В свою очередь, про реплику принцессы Виктуар про корку от паштета все стремительно забывают.
Такой ход событий означает, что
а) ничего Мария-Антуанетта про бриоши не говорила;
б) реплики этого рода в исторических анекдотах воспринимались общественным сознанием в фольклорном духе, как проявление оторванности от жизни, а не издевки;
в) во второй половине 18 - началде 19 века героиней соответствующей истории была принцесса Виктуар (или Софи), дочь Людовика XV, а Марии-Антуанетте никто и не подумал бы такое приписывать, потому что она отнюдь не воспринималась как пустоцветно-благожелательная к народу избалованная барынька; в 1780-1800 ее считали злобной фурией, сознательной ненавистницей народа;
г) однако между 1815 и 1840 г. в поколении внуков революции утвердилось совершенно иное отношение к царствующей паре 1774-1792/1793 гг. Из врагов нации, какими их считали в 1793 (а королеву и задолго до того) они задним числом были обращены в слабых, оторванных от реальности, легкомысленных и безответственных правителей: король-де только охотился и был равнодушен к общественным делам, в которых ничего и не смыслил (на все лады склоняется знаменитая запись "rien - ничего" - 14 июля 1789, в день падения Бастилии, в его дневнике), королева развлекалась - и они заплатили жизнью раздраженному народу за притеснения и ужасное наследство предыдущих царствований, в котором они не хотели даже отдать себе отчет. Именно под воздействием этого нового клише в России начинают писать, что
нежестокие и благонамеренные, но слабовольные и не понимающие положения дел Людовики Шестнадцатые платятся за своих предшественников.

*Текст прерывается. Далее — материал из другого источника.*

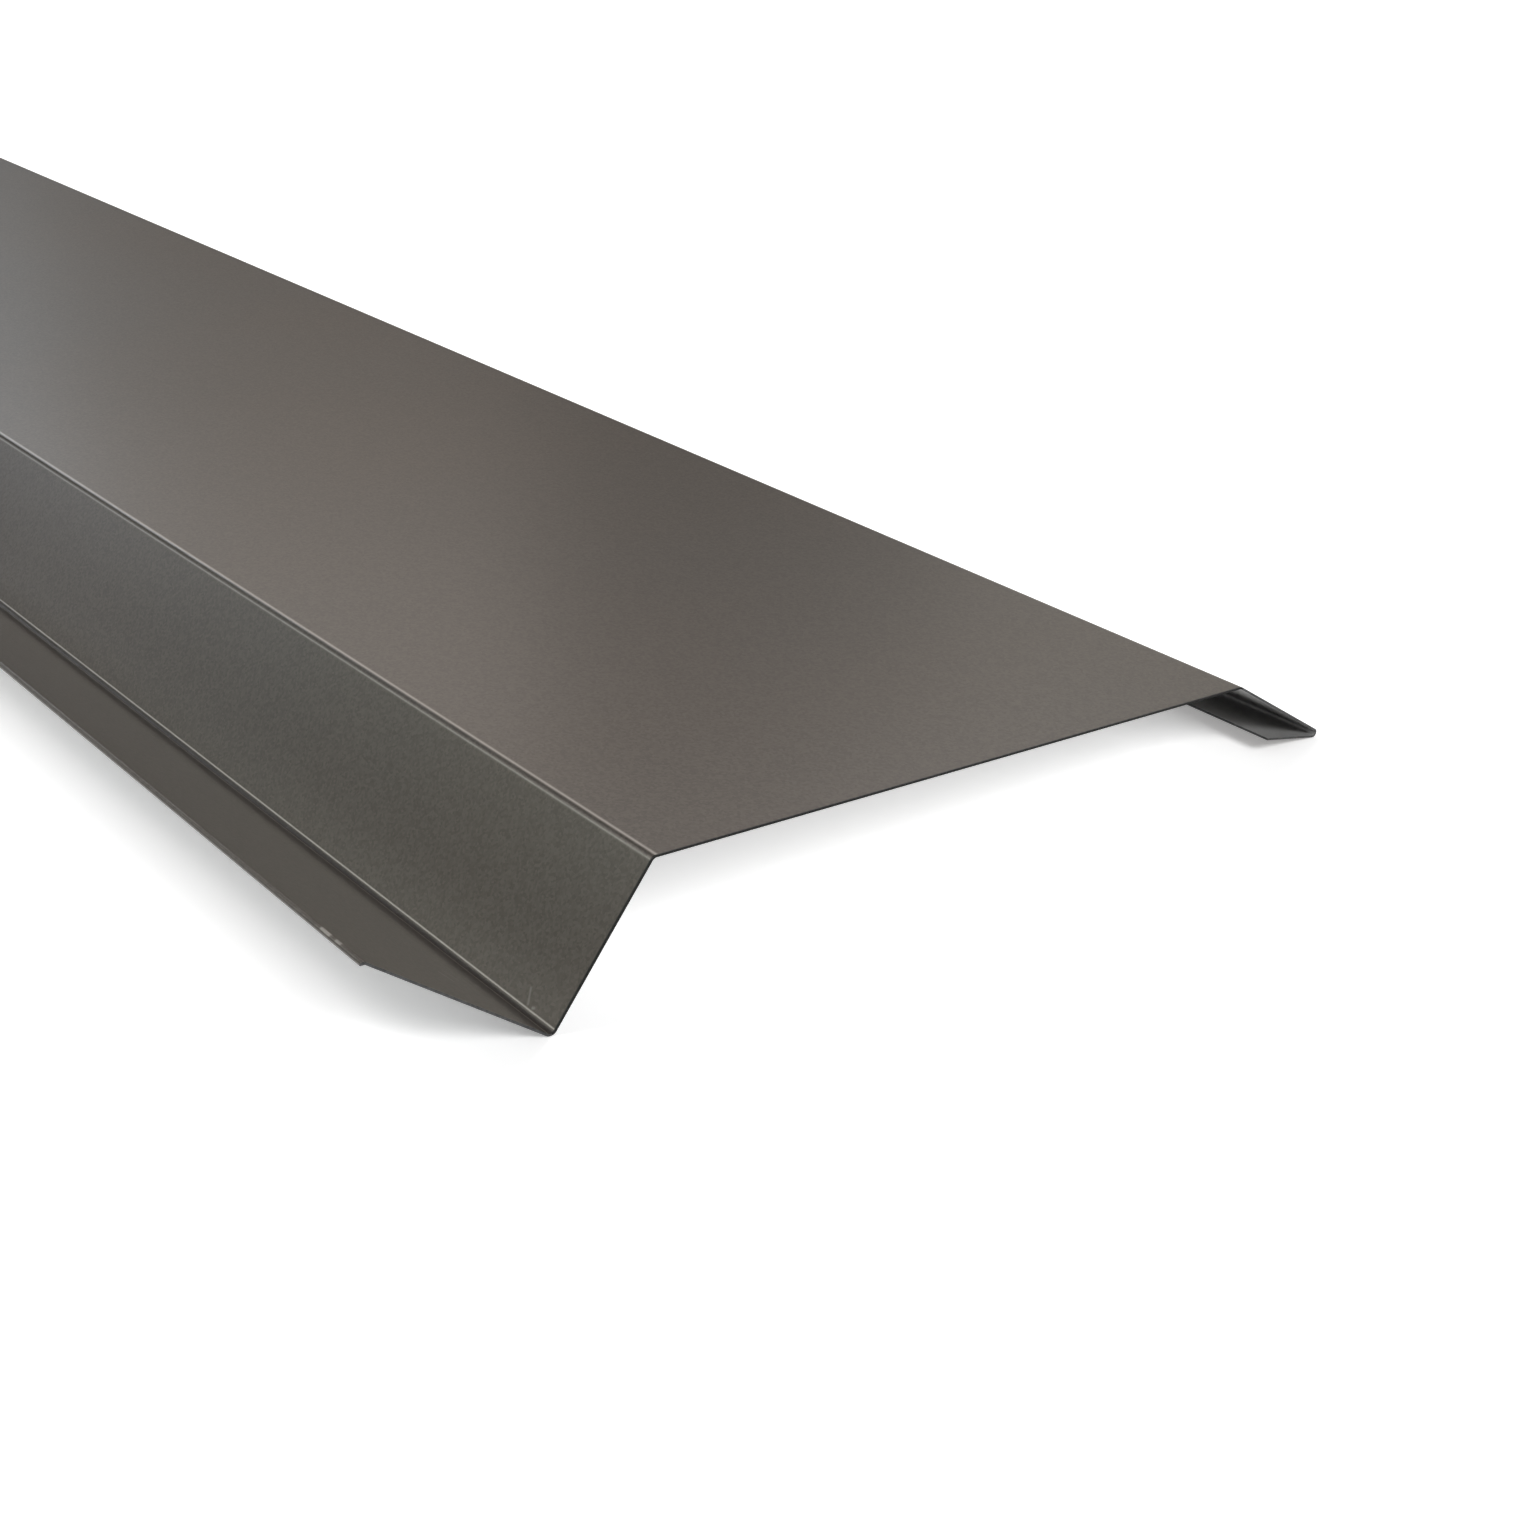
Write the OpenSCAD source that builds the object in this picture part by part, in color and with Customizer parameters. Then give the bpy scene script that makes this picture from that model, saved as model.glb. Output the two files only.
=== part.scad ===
// Verge trim: one length of coated steel sheet, folded lengthways.
// The section is walked from the hem at the front lip to the drip return
// at the back: a flat, a bend, a flat, a bend, and so on to the last flat.
// The piece lies as it would on a level floor, on its front valley bend
// and on its return fold. X runs along the length, -Y is the lip side.

/* [Sheet] */
// Length of the piece
length = 2000; // [500:50:4000]
// Thickness of the coated sheet
sheet_t = 0.5; // [0.4:0.05:1.0]

/* [Flats, measured on the coated face] */
// Depth of the hem folded under the lip
hem_w = 8; // [6:0.5:15]
// Length cut off the hem's two corners, so that no end of it sticks out
hem_nip = 8; // [2:0.5:12]
// Width of the lip that lies on the roof covering
lip_w = 48; // [30:1:80]
// Width of the front leg
front_w = 39; // [20:1:70]
// Width of the wide cover face
face_w = 165; // [100:1:250]
// Width of the back leg
back_w = 35; // [20:1:60]
// Width of the return below the back leg
return_w = 18; // [8:1:26]

/* [Angles between two flats] */
// Valley between the lip and the front leg
valley_angle = 90; // [80:1:130]
// Ridge between the front leg and the cover face
front_angle = 125; // [100:1:150]
// Ridge between the cover face and the back leg
back_angle = 150; // [120:1:165]
// Fold between the back leg and the return
return_angle = 20; // [14:1:45]

/* [Radii, on the inside of each bend] */
// Valley and both ridges
bend_r = 1.2; // [0.5:0.1:3.0]
// Return fold
return_r = 0.6; // [0.3:0.1:1.5]
// Hem fold, half of the gap left inside the hem
hem_r = 0.15; // [0.1:0.05:0.5]

/* [Hidden] */

// Degrees of turn in one facet of a bend
bend_step = 10;

// The bends in the order of the walk: how far the sheet turns, left being
// positive, and the radius inside. The coated face is on the left hand.
bends = [
    [-180, hem_r],
    [180 - valley_angle, bend_r],
    [front_angle - 180, bend_r],
    [back_angle - 180, bend_r],
    [return_angle - 180, return_r]
];
VALLEY = 1;
RETURN = 4;

// The flats in the same order, one more than the bends.
widths = [hem_w, lip_w, front_w, face_w, back_w, return_w];
LAST = len(widths) - 1;

function unit(a) = [cos(a), sin(a)];
function reversed(v) = [for (i = [len(v) - 1 : -1 : 0]) v[i]];

// Radius of bend i on each face: the thickness is on the outside of a bend.
function turns_right(i) = bends[i][0] < 0;
function coated_r(i) = bends[i][1] + (turns_right(i) ? sheet_t : 0);
function reverse_r(i) = bends[i][1] + (turns_right(i) ? 0 : sheet_t);

// What bend i takes off the flats beside it. Past a right angle a width is
// measured to the outermost line of the fold, as a tape would read it.
function setback(i) =
    let (turn = abs(bends[i][0]))
    coated_r(i) * (turn > 90 ? 1 : tan(turn / 2));

// Straight length of flat i, between the bends at its two ends.
function flat(i) =
    widths[i]
    - (i > 0 ? setback(i - 1) : 0)
    - (i < LAST ? setback(i) : 0);

// Heading of flat i, before the section is levelled.
function heading(i) = i == 0 ? 0 : heading(i - 1) + bends[i - 1][0];

// Ends of flat i on the reverse face, and the centre of the bend after it,
// which lies on the right of a right turn and on the left of a left one.
function to_centre(i) = turns_right(i) ? -reverse_r(i) : reverse_r(i);
function flat_start(i) =
    i == 0 ? [0, 0] : centre(i - 1) - to_centre(i - 1) * unit(heading(i) + 90);
function flat_end(i) = flat_start(i) + flat(i) * unit(heading(i));
function centre(i) = flat_end(i) + to_centre(i) * unit(heading(i) + 90);

// The round of bend i at radius r, from one flat to the next.
function bend_arc(i, r) =
    let (
        steps = ceil(abs(bends[i][0]) / bend_step),
        side = turns_right(i) ? 1 : -1
    )
    [for (k = [0 : steps])
        centre(i) + side * r * unit(heading(i) + 90 + bends[i][0] * k / steps)];

// One face of the sheet, from the hem's free edge to the return's. Each is
// the two free ends with the rounds of all the bends between them.
function face_line(lift, radii) = concat(
    [flat_start(0) + lift * unit(heading(0) + 90)],
    [for (i = [0 : len(bends) - 1]) each bend_arc(i, radii[i])],
    [flat_end(LAST) + lift * unit(heading(LAST) + 90)]
);
coated_line = face_line(sheet_t, [for (i = [0 : len(bends) - 1]) coated_r(i)]);
reverse_line = face_line(0, [for (i = [0 : len(bends) - 1]) reverse_r(i)]);

// The turn that sets the valley bend and the return fold on one level.
span = centre(RETURN) - centre(VALLEY);
level = asin((return_r - bend_r) / norm(span)) - atan2(span.y, span.x);

function levelled(p) =
    [p.x * cos(level) - p.y * sin(level), p.x * sin(level) + p.y * cos(level)];
outline = [for (p = concat(coated_line, reversed(reverse_line))) levelled(p)];

// Middle and lowest line of the levelled section, its place in the frame.
middle = (min([for (p = outline) p.x]) + max([for (p = outline) p.x])) / 2;
low = min([for (p = outline) p.y]);

// The wedge that nips one corner of the hem. It starts at the end of the
// hem's fold, grows to hem_nip at the free edge, and reaches from the middle
// of the hem's gap to well past the hem, so that the lip stays whole.
past = 5;
module hem_corner() {
    slope = hem_nip / flat(0);
    translate([0, sheet_t + past, 0])
        rotate([90, 0, 0])
            linear_extrude(sheet_t + past + hem_r)
                polygon([
                    [flat(0) + past, length / 2 + past * slope],
                    [-past, length / 2 - hem_nip - past * slope],
                    [-past, length / 2 + past * slope]
                ]);
}

module verge_trim() {
    color("#6a645d")
        translate([0, -middle, -low])
            rotate([90, 0, 90])
                difference() {
                    linear_extrude(length, center = true)
                        polygon(outline);
                    for (end = [0, 1])
                        mirror([0, 0, end])
                            rotate([0, 0, level])
                                hem_corner();
                }
}

verge_trim();
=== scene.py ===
# %% [markdown]
# # Verge trim: a length of folded, colour-coated steel
#
# A verge trim closes the sloping edge of a roof. It is one strip of thin
# sheet, painted in the coil before it was ever cut, and then folded five
# times along its length: a hem, a valley, two ridges and a return. There is
# nothing else on it, so everything that makes it look real is in the folds,
# in the way a thin flat sheet is never quite flat, and in the coating.

import math

import bmesh
import bpy
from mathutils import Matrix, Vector


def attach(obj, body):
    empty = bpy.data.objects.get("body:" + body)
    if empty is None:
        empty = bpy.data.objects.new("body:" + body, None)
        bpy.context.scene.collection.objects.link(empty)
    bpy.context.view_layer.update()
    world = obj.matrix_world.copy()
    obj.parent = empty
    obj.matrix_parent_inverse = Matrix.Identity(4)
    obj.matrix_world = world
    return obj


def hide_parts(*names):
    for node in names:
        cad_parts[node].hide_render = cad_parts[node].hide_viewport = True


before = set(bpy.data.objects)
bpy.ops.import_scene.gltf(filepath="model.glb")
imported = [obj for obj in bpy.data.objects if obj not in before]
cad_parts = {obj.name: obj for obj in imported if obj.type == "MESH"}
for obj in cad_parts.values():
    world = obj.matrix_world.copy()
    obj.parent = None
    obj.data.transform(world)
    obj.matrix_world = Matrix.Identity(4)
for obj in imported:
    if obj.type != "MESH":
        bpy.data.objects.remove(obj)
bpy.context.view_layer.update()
MM = 0.001

# %% [markdown]
# ## Camera
#
# The photograph was taken with a normal lens from a low height beyond one
# end, so the far end runs out of the picture. The camera's place and lens
# follow from where the long fold lines meet on the horizon and from how the
# section looks at the near end.

# %% Camera
PHOTO_WIDTH = 1536
FOCAL_PX = 2365.66
SENSOR = 36.0
CAMERA_PLACE = Vector((1.32562, -0.29004, 0.24124))
CAMERA_DOWN = math.radians(25.948)
CAMERA_TURN = math.radians(37.727)

lens = bpy.data.cameras.new("camera")
lens.sensor_width = SENSOR
lens.lens = SENSOR * FOCAL_PX / PHOTO_WIDTH
lens.clip_start = 0.01
lens.clip_end = 50
camera = bpy.data.objects.new("camera", lens)
bpy.context.collection.objects.link(camera)
looks_along = Vector((
    -math.cos(CAMERA_TURN) * math.cos(CAMERA_DOWN),
    math.sin(CAMERA_TURN) * math.cos(CAMERA_DOWN),
    -math.sin(CAMERA_DOWN),
))
camera.location = CAMERA_PLACE
camera.rotation_euler = looks_along.to_track_quat("-Z", "Y").to_euler()
bpy.context.scene.camera = camera
print("lens", round(lens.lens, 1), "mm")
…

Новому образу королевской четы - и, в частности, королевы - как оторванной от реальности, пустоголовой-бездумной (в части королевы) и ленивоголовой/тугодумной (в части короля), но незлой пары - как раз вполне отвечала реплика про бриоши, взятая в ее традиционном для Франции смысле - как знак оторванности от действительных проблем народа. И в тот же самый период, между 1815 и 1840 гг., группа рассказов о таких репликах бурбонских царственных женщин (жены Людовика XIV и дочери Людовика XV) была контаминирована, циклизована и перенесена на Марию-Антуанетту - как последнюю, и тем самым символически самую яркую бурбонскую королеву старого режима. К середине XIX века эту реплику полностью "переприписали" ей, причем именно в обшенародной (известной по Руссо) редакции, где фигурируют бриоши, а не в династической бурбонской редакции (где фигурирует корка от паштета) - и так оно с тех пор и ехало.
Кстати, именно правление Орлеанского дома (1830-1848, Луи-Филипп) было временем, особо благоприятным этой контаминации. Орлеанский дом еще в 1780-х ненавидел Марию-Антуанетту, и при этом именно после 1830 был очень востребован миф о том, что Орлеанские понимали ситуацию верно и хотели служить народу, а старшая линия Бурбонов была паразитарна, бездумна и за то поделом слетела и в 1792, и в 1830.